KWS Chairman, Board of Trustees, Dr. John Waithaka, commended the forum participants for the sacrifices they make to ensure that Kenya’s wildlife populations thrive, noting that the role they play in the conservation of wildlife is critical for the country. He told the conference how, in 1995, when KWS was in search of a strategy to ensure sustainable conservation, she concluded that it would be impossible to have viable wildlife populations in the future, unless the support of land owners was enlisted. He lamented about people of bad will, who doubted the fact that 70% of wildlife existed outside protected areas.
Regardless of naysayers, in 1995, KWS came up with a campaign of ‘Parks beyond parks,’ focusing on conservation outside protected areas. This resulted in a strategy called the Minimum Viable Conservation Area Network (MVCA) for every park; Dr. Waithaka said adding, “KWS looked at the area that was necessary and critical for the protection of wildlife. After this was done, KWS embarked on finding modalities to engage the owners of the lands adjacent to protected areas; this led to the rapid birth of conservancies: Kimana, Mwaluganje and several more”. Today, these conservancies’ efforts have led to the protection of 11% of Kenya’s land surface, compared to the 8% protected by KWS.
Dr. Waithaka commended the strides taken thus far, but said that there still remained much more to be done. He told the attendees that solutions lay with the conference and their partners. He added that finding solutions for wildlife challenges was intertwined with finding solutions for people, which is why KWS made a paradigm shift from the previous strategy held 30 years ago, which focused only on the protection of wildlife.
The Chairman said that fencing was not a long-term solution for human-wildlife conflict, because it interfered with wildlife migratory corridors and the ecosystem as a whole. He encouraged the conference to think outside the box about the things they can do to find solutions that are mutually beneficial for both human and wildlife populations to thrive.
He thanked donors for their magnanimous support, but said that over-reliance on them was untenable in the long run. He advised the conference participants to identify ways in which they would eventually become self-sustaining. Dr. Waithaka informed the conference that, during his time as an employee of Parks Canada, Banff National Park had upwards of four million tourists per annum, regardless of their scanty wildlife populations. He challenged the participants to find ways of packaging their tourism and to change their mindset, because Kenya is endowed with many resources.
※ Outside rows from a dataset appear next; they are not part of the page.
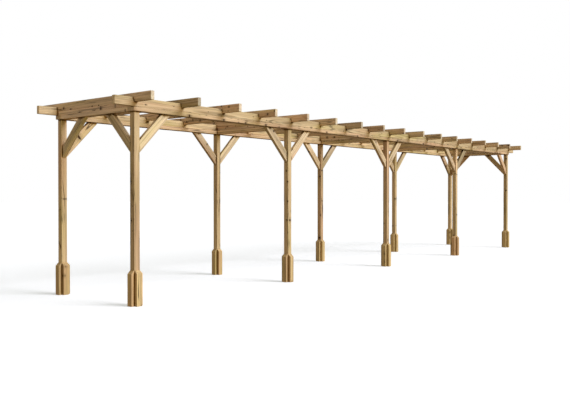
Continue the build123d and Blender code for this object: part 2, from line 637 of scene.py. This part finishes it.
# --- the pergola ------------------------------------------------------------------------------
end_wood = timber_finish("end_wood", colour(253, 232, 206), colour(197, 163, 129))
finishes = {
    "post": timber_finish("post_wood", colour(240, 218, 175), colour(188, 150, 101)),
    "foot": timber_finish("foot_wood", colour(228, 206, 156), colour(178, 144, 88),
                          end_tone=colour(212, 181, 131), knots=0.4, lines=0.3),
    "brace": timber_finish("brace_wood", colour(231, 213, 180), colour(181, 150, 108), lines=0.6),
    "cross_plate": end_wood,
    "plate": timber_finish("plate_wood", colour(236, 210, 171), colour(183, 148, 108)),
    "packer": end_wood,
    "beam": timber_finish("beam_wood", colour(218, 198, 160), colour(167, 137, 96)),
    "rafter": timber_finish("rafter_wood", colour(237, 215, 185), colour(184, 151, 114),
                            end_tone=colour(200, 198, 179)),
}

timbers = []
for node in sorted(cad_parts):
    kind = next(kind for kind in SLOTS if kind in node)
    solids = solids_of(node)
    for number, solid in enumerate(solids, 1):
        name = f"{node}_timber" if len(solids) == 1 else f"{node}_timber_{number}"
        timbers.append(timber(name, node, solid, kind))
write_shelter(timbers)


# --- studio -----------------------------------------------------------------------------------
def seen_directly(studio):
    """1 for the rays that show the background itself, 0 for those that light the object by it."""
    kinds = ["Is Camera Ray", "Is Glossy Ray", "Is Transmission Ray"]
    camera, glossy, clear = [studio.node("ShaderNodeLightPath", output=kind) for kind in kinds]
    return camera.most(glossy).most(clear)


def studio_floor():
    """Pale floor: white to look at, with the object's shadow on it.

    It gives the object no light itself: the ground in the surround does.
    """
    mesh = bpy.data.meshes.new("studio_floor")
    sheet = bmesh.new()
    bmesh.ops.create_grid(sheet, x_segments=1, y_segments=1, size=FLOOR_HALF)
    sheet.to_mesh(mesh)
    sheet.free()
    material = bpy.data.materials.new("studio_floor")
    paper = Finish(material)
    white = paper.node("ShaderNodeBsdfPrincipled", None, {
        "Base Color": FLOOR_COLOUR, "Roughness": 1.0, "Specular IOR Level": 0.0,
        "Emission Color": FLOOR_GLOW, "Emission Strength": 1.0})
    paper.node("ShaderNodeOutputMaterial", None, {"Surface": white})
    mesh.materials.append(material)
    floor = bpy.data.objects.new("studio_floor", mesh)
    floor.visible_diffuse = False
    floor.visible_shadow = False
    bpy.context.scene.collection.objects.link(floor)


def studio_light():
    """A big soft lamp high in front, a little to the right, in a surround that is light all round.

    The ground in front is sunlit, the sky overhead is dim, and low behind the object it is brighter.
    """
    lamp = bpy.data.lights.new("key", "SUN")
    lamp.energy = KEY_STRENGTH
    lamp.color = KEY_COLOUR
    lamp.angle = KEY_SPREAD
    key = bpy.data.objects.new("key", lamp)
    level = math.cos(KEY_HEIGHT)
    source = Vector((math.sin(KEY_BEARING) * level, -math.cos(KEY_BEARING) * level, math.sin(KEY_HEIGHT)))
    key.rotation_euler = source.to_track_quat("Z", "Y").to_euler()
    bpy.context.scene.collection.objects.link(key)
    world = bpy.data.worlds.new("surround")
    bpy.context.scene.world = world
    surround = Finish(world)
    outward = surround.node("ShaderNodeTexCoord", output="Generated")
    in_front = surround.vector("DOT_PRODUCT", outward, FRONT, "Value").most(0.0)
    behind = surround.vector("DOT_PRODUCT", outward, BACK, "Value").most(0.0)
    _, _, height = surround.split(outward)
    sunlit = in_front * in_front * height.smooth(*SUNLIT_FADE)
    ground = surround.blend(sunlit, GROUND, GROUND_IN_FRONT)
    horizon = surround.blend(behind * behind, HORIZON, HORIZON_BEHIND)
    light = surround.blend(height.smooth(*HORIZON_FADE), ground, horizon)
    light = surround.blend(height.smooth(*OVERHEAD_FADE), light, OVERHEAD)
    light = surround.blend(seen_directly(surround), light, WHITE)
    shell = surround.node("ShaderNodeBackground", None, {"Color": light, "Strength": 1.0})
    surround.node("ShaderNodeOutputWorld", None, {"Surface": shell})


def studio_camera():
    lens = bpy.data.cameras.new("view")
    lens.lens = VIEW_LENS
    lens.clip_end = 2 * FLOOR_HALF
    camera = bpy.data.objects.new("view", lens)
    camera.location = VIEW_PLACE
    camera.rotation_euler = (VIEW_TILT, 0, VIEW_TURN)
    bpy.context.scene.collection.objects.link(camera)
    bpy.context.scene.camera = camera


studio_floor()
studio_light()
studio_camera()
bpy.context.scene.view_settings.view_transform = "Standard"
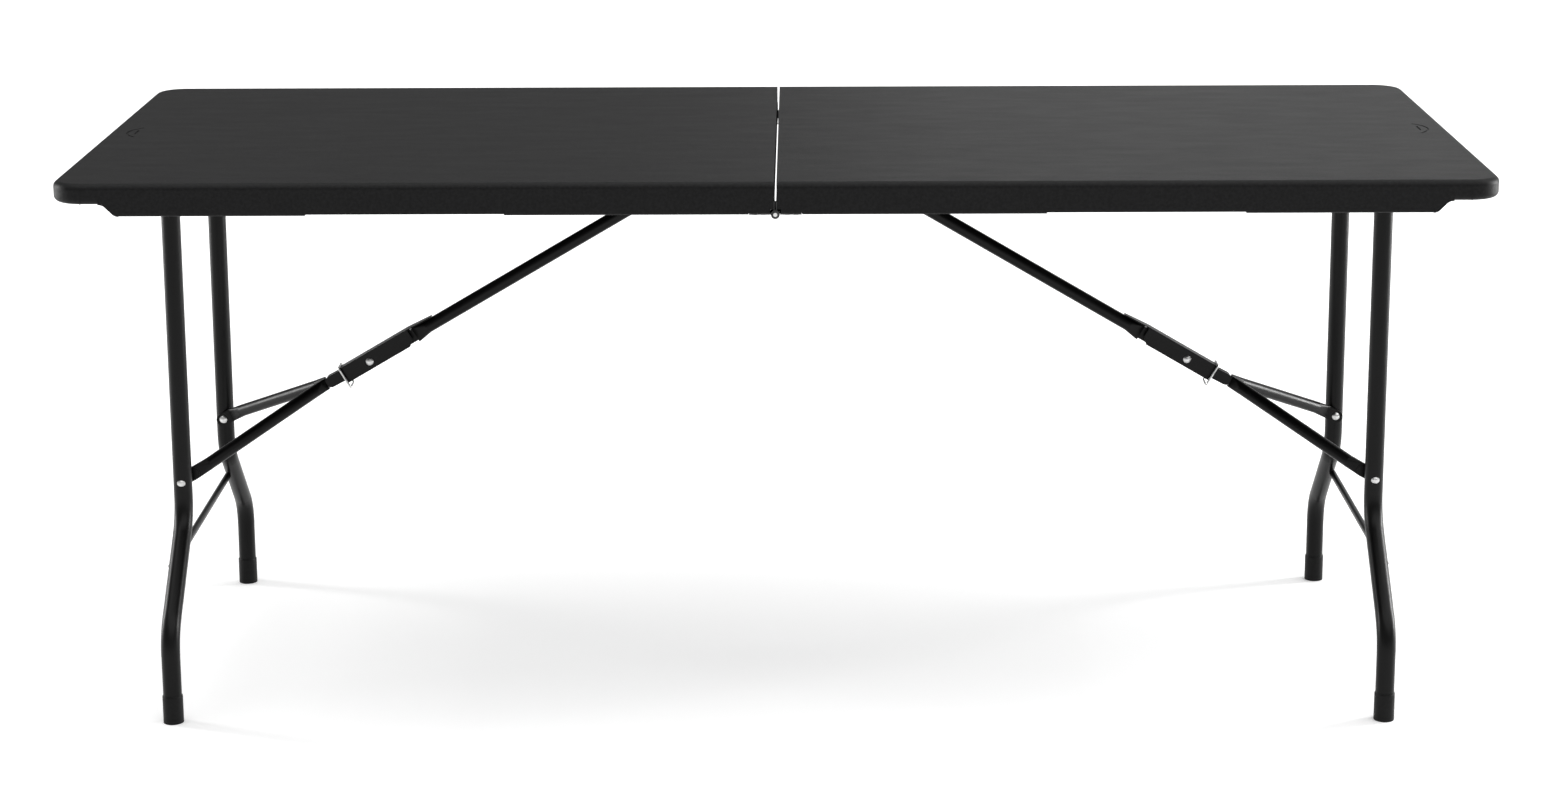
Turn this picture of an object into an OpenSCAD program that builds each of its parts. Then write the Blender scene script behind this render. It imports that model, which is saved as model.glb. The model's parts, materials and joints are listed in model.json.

Immediate former KWS acting DG Professor Charles Musyoki commended KWCA for their rapid advancements in the last six years after the adoption of their Strategic Plan, which was developed in 2013. He lauded the collaboration between conservancies, which saw membership shoot from zero to 160 in that short span of time; thanking members present for the co-operation they gave him during his tenure as acting DG.
In Kenya, 15 million acres are set aside for conservancies, which play host to 65% of our wildlife, largely due to the collaboration of the land owners and communities residing adjacent to protected areas. The conference was heralded as a hope for wildlife populations in Kenya, even as it was recognized that wildlife intermingles with communities, therefore livelihoods of these communities should be at the forefront when discussing wildlife issues.
Questions raised by conservancy representatives included: the question of delinking compensation, yet it is laid down in the law; shorter time frames for compensation; alternative reparations for snake bite victims; the possibility of budgetary allocations targeting the management of endangered species; the rationale behind the haste employed to amend the WCMA 2013 and the diluted community representation as well as burgeoning elephant populations and the possibility of culling them.
The conference was updated on new policies and laws affecting conservancies, after which followed a discussion on governance and management issues in conservancies. Out of the registered conservancies in the Kenya, there was an impressive representation at the conference, from 121 out of 160 conservancies, hailing from 22 Counties. Chairpersons in attendance came from the Coast, Kajiado, Narok,Taita Taveta, Athi Kapiti, Laikipia, Sorale, Northern, Maasai Mara, Rift Lakes, Baringo and Western areas of the country.